An infamous example of someone who quit math over ethical concerns (ironic given the rest of the story) is Ted Kacyznski (the unabomber), who saw math as leading to more and more advanced technology which oppresses people and destroys nature.
AEsheron@lemmy.world 1 month ago
I think his issues more stemmed from academia and the rat race within it, not so much the ethical issues of mathematics and what they can lead to. Just shitty crabs trying to escape the bucket.
fossilesque@mander.xyz 1 month ago
I too find economists unethical by trade. Statisticians with a gambling problem, the lot of them.
fossilesque@mander.xyz 1 month ago
Goals.
474D@lemmy.world 1 month ago
Damn I didn’t know mathematicians go this hard.
daniskarma@lemmy.dbzer0.com 1 month ago
Most mathematicians I know go REALLY hard. There’s something about the field…
Omniraptor@lemm.ee 1 month ago
This new Yorker article goes into some more detail. Apparently there was some underlying conflict between rival Chinese academics over succession of university admin postings in Beijing.

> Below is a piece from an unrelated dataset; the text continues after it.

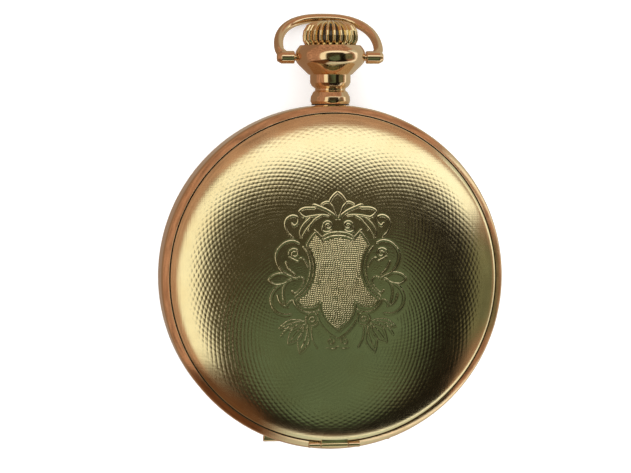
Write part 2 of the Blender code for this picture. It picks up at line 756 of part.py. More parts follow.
def cocks():
    body = plate([bar(BALANCE, 2.3, FOOT, 2.5), circle(0.95, BALANCE, 12)], 3.6, 4.3)
    foot = disc(2.2, 3.8, PLATE_LOW - GAP, FOOT, 16)
    body = cut(joined(body, foot), disc(0.55, 3, 6.6, FOOT, 10))
    part(body, "balance_cock", "nickel")
    ring = [polar(1.75, a, BALANCE) for a in range(-35, 300, 24)]
    pointer = [polar(5.2, a, BALANCE) for a in (282, 286)]
    lever = plate([ring + pointer, circle(1.05, BALANCE, 12)], 3.32, 3.52)
    part(lever, "regulator", "steel", (*BALANCE, 3.4))
    pallet = pallet_centre()
    foot_at = pallet_foot()
    body = plate([bar(pallet, 0.9, foot_at, 1.3), circle(ARBOR_HOLE_R, pallet, 8)], 5.5, 6.0)
    body = cut(joined(body, disc(1.25, 5.6, PLATE_LOW - GAP, foot_at, 12)), disc(0.45, 5, 7, foot_at, 10))
    part(body, "pallet_bridge", "nickel")


def screws():
    for name, (x, y) in SCREWS.items():
        slotted_screw(name, (x, y), BRIDGE_LOW - GAP, 1.0, 0.5, 6.6)
    slotted_screw("balance_cock_screw", FOOT, 3.6 - GAP, 1.0, 0.5, 6.2)
    slotted_screw("pallet_bridge_screw", pallet_foot(), 5.5 - GAP, 0.75, 0.4, 6.8)


def slotted_screw(name, centre, seat, head_r, shank_r, end):
    body = spindle([(shank_r, end), (shank_r, seat), (head_r, seat), (head_r, seat - 0.3)], 12, centre)
    x, y = centre
    slot = slab((x - 2, y - 0.12, seat - 0.5), (x + 2, y + 0.12, seat - 0.18))
    part(cut(body, slot), name, "blued_steel")


def jewels():
    for name, centre, r, z0, z1 in (
        ("jewel_centre", CENTRE, 1.1, BRIDGE_LOW - 0.1, 5.2),
        ("jewel_third", THIRD, 0.9, BRIDGE_LOW - 0.1, 5.2),
        ("jewel_fourth", FOURTH, 0.9, BRIDGE_LOW - 0.1, 5.2),
        ("jewel_escape", ESCAPE, 0.9, BRIDGE_LOW - 0.1, 5.2),
        ("jewel_balance", BALANCE, 0.9, 3.56, 4.25),
    ):
        part(washer(0.3, r, z0, z1, centre, 8), name, "ruby")


# ---------- power and train ----------

def barrel():
    size = module(CENTRE, BARREL, CENTRE_PINION, BARREL_TEETH)
    phase = mesh_phase(CENTRE_PINION, 0, direction(CENTRE, BARREL), BARREL_TEETH)
    outline = gear_outline(BARREL, BARREL_TEETH, size, phase)
    teeth = plate([outline, circle(0.7, BARREL, 12)], *BARREL_TEETH_Z)
    wall = washer(8.1, 8.5, 5.85, 7.2, BARREL, 24)
    part(joined(teeth, wall), "barrel", "brass", (*BARREL, 6.6))
    part(washer(0.7, 8.0, 5.88, 6.03, BARREL, 24), "barrel_cover", "brass", (*BARREL, 6))
    arbor = spindle([
        (BARREL_ARBOR_R, 4.2), (BARREL_ARBOR_R, 6.1), (1.4, 6.12), (1.4, 6.9), (BARREL_ARBOR_R, 6.92),
        (BARREL_ARBOR_R, 8.4),
    ], 12, BARREL)
    part(arbor, "barrel_arbor", "steel", (*BARREL, 6.6))
    spring = ribbon(spiral(BARREL, 2.0, 7.7, 4, 12), 6.15, 6.9, 0.18)
    part(spring, "mainspring", "blued_steel", (*BARREL, 6.6))


def centre_wheel():
    size = module(CENTRE, THIRD, CENTRE_TEETH, THIRD_PINION)
    wheel = gear(CENTRE, CENTRE_TEETH, size, 0, *CENTRE_WHEEL_Z, arms=5)
    arbor = spindle([(0.25, 4.5), (0.25, 5.35), (0.8, 5.45), (0.8, 6.6), (0.42, 6.65), (0.42, 10.8)], 10)
    size = module(CENTRE, BARREL, CENTRE_PINION, BARREL_TEETH)
    pinion = gear(CENTRE, CENTRE_PINION, size, 0, *CENTRE_PINION_Z)
    part(joined(arbor, wheel, pinion), "centre_wheel", "brass", (*CENTRE, 5.6))


def third_wheel():
    toward = direction(CENTRE, THIRD)
    phase = mesh_phase(CENTRE_TEETH, 0, toward, THIRD_PINION)
    size = module(CENTRE, THIRD, CENTRE_TEETH, THIRD_PINION)
    pinion = gear(THIRD, THIRD_PINION, size, phase, *THIRD_PINION_Z)
    size = module(THIRD, FOURTH, THIRD_TEETH, FOURTH_PINION)
    wheel = gear(THIRD, THIRD_TEETH, size, 0, *THIRD_WHEEL_Z, arms=4)
    arbor = spindle([(0.2, 4.5), (0.2, 5.43), (0.35, 5.44), (0.35, 7.3), (0.2, 7.35), (0.2, 8.2)], 12, THIRD)
    part(joined(arbor, pinion, wheel), "third_wheel", "brass", (*THIRD, 6.7))


def fourth_wheel():
    toward = direction(THIRD, FOURTH)
    phase = mesh_phase(THIRD_TEETH, 0, toward, FOURTH_PINION)
    size = module(THIRD, FOURTH, THIRD_TEETH, FOURTH_PINION)
    pinion = gear(FOURTH, FOURTH_PINION, size, phase, *FOURTH_PINION_Z)
    size = module(FOURTH, ESCAPE, FOURTH_TEETH, ESCAPE_PINION)
    wheel = gear(FOURTH, FOURTH_TEETH, size, 0, *FOURTH_WHEEL_Z, arms=4)
    arbor = spindle([(0.2, 4.5), (0.2, 5.5), (0.32, 5.52), (0.32, 7.3), (0.2, 7.35), (0.2, 10.3)], 12,
                    FOURTH)
    part(joined(arbor, pinion, wheel), "fourth_wheel", "brass", (*FOURTH, 6.0))


def escape_wheel():
    toward = direction(FOURTH, ESCAPE)
    phase = mesh_phase(FOURTH_TEETH, 0, toward, ESCAPE_PINION)
    size = module(FOURTH, ESCAPE, FOURTH_TEETH, ESCAPE_PINION)
    pinion = gear(ESCAPE, ESCAPE_PINION, size, phase, *ESCAPE_PINION_Z)
    pitch = 360 / ESCAPE_TEETH
    outline = []
    for tooth in range(ESCAPE_TEETH):
        outline.append(polar(ESCAPE_R - 0.85, pitch * (tooth - 0.32), ESCAPE))
        outline.append(polar(ESCAPE_R - 0.1, pitch * (tooth - 0.02), ESCAPE))
        outline.append(polar(ESCAPE_R, pitch * (tooth + 0.12), ESCAPE))
        outline.append(polar(ESCAPE_R - 0.85, pitch * (tooth + 0.05), ESCAPE))
    wheel = plate([outline, *crossings(ESCAPE, 0.75, 2.0, 4, 0.18)], *ESCAPE_WHEEL_Z)
    arbor = spindle([(0.18, 4.5), (0.18, 5.5), (0.28, 5.52), (0.28, 7.3), (0.18, 7.35), (0.18, 8.2)], 12,
                    ESCAPE)
    hub = disc(0.9, 6.45, 6.9, ESCAPE, 12)
    part(joined(arbor, pinion, wheel, hub), "escape_wheel", "steel", (*ESCAPE, 6.6))


def pallet_fork():
    """Drawn with its stones towards the escape wheel along +X, then turned into place."""
    half = [(-4.3, 0.17), (-4.55, 0.2), (-4.6, 0.55), (-4.3, 0.6), (-3.9, 0.15), (-0.6, 0.2),
            (-0.5, 0.6), (-0.1, 2.3), (1.2, 2.3), (0.95, 1.65), (0.4, 1.45), (0.35, 0.6)]
    outline = [(-4.3, 0.0), *half, *[(x, -y) for x, y in half[::-1]]]
    pallet = pallet_centre()
    turn = Matrix.Rotation(direction(pallet, ESCAPE), 2)
    placed = [tuple(turn @ Vector(p) + Vector(pallet)) for p in outline]
    fork = plate([placed], 6.45, 6.75)
    arbor = spindle([(0.18, 5.55), (0.18, 6.05), (0.35, 6.08), (0.35, 7.3), (0.18, 7.35), (0.18, 8.2)], 12,
                    pallet)
    part(joined(fork, arbor), "pallet_fork", "steel", (*pallet, 6.6))


def balance():
    rim = washer(BALANCE_R - 0.55, BALANCE_R, 4.72, 5.22, BALANCE, 24)
    arm = slab((BALANCE[0] - 5.8, BALANCE[1] - 0.35, 4.85), (BALANCE[0] + 5.8, BALANCE[1] + 0.35, 5.1))
    staff = spindle([
        (0.2, 3.7), (0.2, 4.25), (0.45, 4.35), (0.6, 4.8), (0.6, 5.2), (0.3, 5.3), (0.3, 5.93),
        (1.25, 5.95), (1.25, 6.12), (0.3, 6.14), (0.3, 7.2), (0.18, 7.3), (0.18, 8.2),
    ], 10, BALANCE)
    facing = math.degrees(direction(BALANCE, pallet_centre()))
    wheel = joined(staff, arm, rim, disc(0.13, 6.0, 6.4, polar(0.95, facing, BALANCE), 8))
    for number in range(8):
        peg = along_x(0.22, BALANCE_R - 0.2, BALANCE_R + 0.5, 0, 4.97, 6)
        turned(peg, "Z", (number + 0.5) * TAU / 8)
        peg.data.transform(Matrix.Translation(Vector((*BALANCE, 0)) * MM))
        wheel = joined(wheel, peg)
    part(wheel, "balance_wheel", "brass", (*BALANCE, 5))
    spring = ribbon(spiral(BALANCE, 0.75, 3.0, 4, 12), 4.4, 4.58, 0.08)
    part(spring, "hairspring", "blued_steel", (*BALANCE, 4.5))


# ---------- dial side ----------

def motion_work():
    size = module(CENTRE, MINUTE, CANNON_TEETH, MINUTE_TEETH)
    cannon = gear(CENTRE, CANNON_TEETH, size, 0, 8.95, 9.12)
    pipe = disc(0.66, 9.0, 11.0, CENTRE, 16)
    cannon = cut(joined(cannon, pipe), disc(0.47, 8, 12, CENTRE, 16))
    part(cannon, "cannon_pinion", "steel", (0, 0, 9))
    toward = direction(CENTRE, MINUTE)
    phase = mesh_phase(CANNON_TEETH, 0, toward, MINUTE_TEETH)
    wheel = gear(MINUTE, MINUTE_TEETH, size, phase, 8.96, 9.1)
    size = module(CENTRE, MINUTE, MINUTE_PINION, HOUR_TEETH)
    pinion = gear(MINUTE, MINUTE_PINION, size, 0, 9.05, 9.4)
    part(joined(wheel, pinion, disc(0.28, 8.2, 9.2, MINUTE, 10)), "minute_wheel", "brass", (*MINUTE, 9))
    phase = mesh_phase(MINUTE_PINION, 0, toward + math.pi, HOUR_TEETH)
    wheel = gear(CENTRE, HOUR_TEETH, size, phase, 9.2, 9.38)
    wheel = cut(joined(wheel, disc(0.95, 9.25, 10.55, CENTRE, 16)), disc(0.72, 9, 11, CENTRE, 16))
    part(wheel, "hour_wheel", "brass", (0, 0, 9.3))


def dial():
    outlines = [circle(DIAL_R, count=STEPS), circle(1.1, CENTRE, 16), circle(0.5, FOURTH, 12)]
    body = cut(plate(outlines, DIAL_LOW, DIAL_HIGH), washer(0.6, 4.4, 9.85, 10.5, FOURTH, 24))
    part(body, "dial", "enamel")


def hand(centre, heading, length, width, tail, hub, bore, z0, z1):
    """A hand with a leaf that swells two thirds of the way out."""
    half = math.asin(0.12 / hub)
    upper = [(length * 0.5, 0.16), (length * 0.68, width), (length * 0.86, 0.2), (length, 0.04)]
    if tail:
        side = circle(hub, (0, 0), 6, half, math.pi - 2 * half) + [(-tail, 0.3)]
    else:
        side = circle(hub, (0, 0), 7, half, math.pi - 1.2 * half)
    outline = side[::-1] + upper + [(x, -y) for x, y in upper[::-1]] + [(x, -y) for x, y in side]
    turn = Matrix.Rotation(heading, 2)
    placed = [tuple(turn @ Vector(p) + Vector(centre)) for p in outline]
    return plate([placed, circle(bore, centre, 12)], z0, z1)


def hands():
    """Twelve o'clock is at -X and three at the pendant; the hands show ten past ten."""
    hour = hand(CENTRE, math.radians(235), 11.5, 1.2, 0, 1.7, 1.0, 10.3, 10.45)
    part(hour, "hour_hand", "blued_steel", (0, 0, 10.4))
    minute = hand(CENTRE, math.radians(120), 16.5, 0.9, 0, 1.4, 0.71, 10.7, 10.85)
    part(minute, "minute_hand", "blued_steel", (0, 0, 10.8))
    seconds = hand(FOURTH, math.radians(180), 3.6, 0.2, 1.2, 0.5, 0.25, 10.06, 10.14)
    part(seconds, "seconds_hand", "blued_steel", (*FOURTH, 10.1))


def main():
    case_center()
    front_cover()
    back_cover()
    cuvette()
    hinge_pins()
    bezel_and_crystal()
    case_springs()
    pendant()
    bow()
    crown()
    winding_work()
    main_plate()
    barrel_bridge()
    train_bridge()
    cocks()
    screws()
    jewels()
    barrel()
    centre_wheel()
    third_wheel()
    fourth_wheel()
    escape_wheel()
    pallet_fork()
    balance()
    motion_work()
    dial()
    hands()


main()
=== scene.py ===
"""Hunter pocket watch: the visible pieces, their materials, the light and the camera.

Lengths are millimetres until a mesh is made. The dial faces +Z and the pendant points at +Y.
"""

import math

import bmesh
import bpy
import numpy as np
from mathutils import Matrix, Vector, kdtree

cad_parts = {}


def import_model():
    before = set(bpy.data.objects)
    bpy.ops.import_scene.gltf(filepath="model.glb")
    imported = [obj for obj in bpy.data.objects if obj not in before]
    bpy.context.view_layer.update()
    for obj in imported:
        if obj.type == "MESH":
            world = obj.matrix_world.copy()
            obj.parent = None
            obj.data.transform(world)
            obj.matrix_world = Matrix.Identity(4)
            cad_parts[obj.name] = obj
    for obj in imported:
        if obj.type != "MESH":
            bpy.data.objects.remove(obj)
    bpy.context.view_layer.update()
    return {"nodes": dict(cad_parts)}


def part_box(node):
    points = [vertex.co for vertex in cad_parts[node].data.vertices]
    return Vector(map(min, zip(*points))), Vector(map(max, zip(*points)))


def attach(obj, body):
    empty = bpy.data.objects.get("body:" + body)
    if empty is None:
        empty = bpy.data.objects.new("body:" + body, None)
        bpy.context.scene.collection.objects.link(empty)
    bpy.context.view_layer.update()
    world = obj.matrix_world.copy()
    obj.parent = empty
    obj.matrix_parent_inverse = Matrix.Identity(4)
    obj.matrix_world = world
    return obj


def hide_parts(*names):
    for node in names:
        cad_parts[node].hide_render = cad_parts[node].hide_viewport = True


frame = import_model()

MM = 0.001
TAU = 2 * math.pi
SIDES = ((-1, "left"), (1, "right"))


# ---------- sizes read from the frame ----------

def corners(node):
    """Lowest and highest corner of a CAD node, in millimetres."""
    low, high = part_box(node)
    return low / MM, high / MM


def halfway(node, axis):
    """Middle of a CAD node along one axis, in millimetres."""
    low, high = corners(node)
    return (low[axis] + high[axis]) / 2


COVER_R = corners("front_cover")[1].x
COVER_TOP = corners("front_cover")[1].z
SEAT = 11.5
RISE = COVER_TOP - SEAT
WALL = 0.5
CASE_R = corners("case_center")[1].x
HINGE_Y = halfway("front_hinge_pin", 1)
FRONT_HINGE_Z = halfway("front_hinge_pin", 2)
BACK_HINGE_Z = halfway("back_hinge_pin", 2)
STEM_Z = halfway("stem", 2)
KNUCKLE_R = 0.44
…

According to the article it was one Chinese dude trying to hog credit and Perelman basically went “oh i’m not brave enough for politics” and bailed. If he accepted his choice was basically becoming a conformist or getting involved by trying to improve things. He chose not to choose.
web.archive.org/web/…/manifold-destiny
Yokozuna@lemmy.world 1 month ago
I’m totally for how and why he dipped out. I’ve made a few decisions in life in a similar fashion. But a man as principled as he is, with feelings and ideas that intense, is a hell of a thing to lose in the pursuit of truth. Just imagine, if instead of resigning to almost insurmountable odds where most would be against him, he instead chose to be a stubborn man in the opposite respect and didn’t rest until the truth and was common knowledge or had created groups and institutions to further pursue it if not able to do it himself.
Things like this are way bigger than one person, and to understand the problem and try to tackle it would consume your whole life. Go on and pick some mushrooms my man. You made your contribution to society and decided the rat race isn’t worth it.
dustyData@lemmy.world 1 month ago
Just speculating, maybe it has to do with belonging to Russian academia.
daddy32@lemmy.world 1 month ago
Yeah, there was some background drama with his parent institution, if I remember correctly. He didn’t have enough money to fly anywhere, his institution refused to donate and he was too embarrassed to ask elsewhere. Or something like that.
sircac@lemmy.world 1 month ago
Not from that field, and I think it depends a lot of the field, country, etc, but research is not an idilic world at all and deal with huge flaws from the real world, institutions, society and economics, not aside of human being’s flaws, so it can be deeply disappointing in some aspects. I believe is a natural in any guild (there is shit everywhere, e.g. police require internal affairs for a good reason, but not only, they suffer from funding restrictions, metrics for promotion, etc, and the same can be said for medicine, politics, etc) so in the end it may be your ability to deal with real world shit… and luck.
untorquer@lemmy.world 1 month ago
Keep reading. It’s in the “Possible withdrawal from mathematics” section.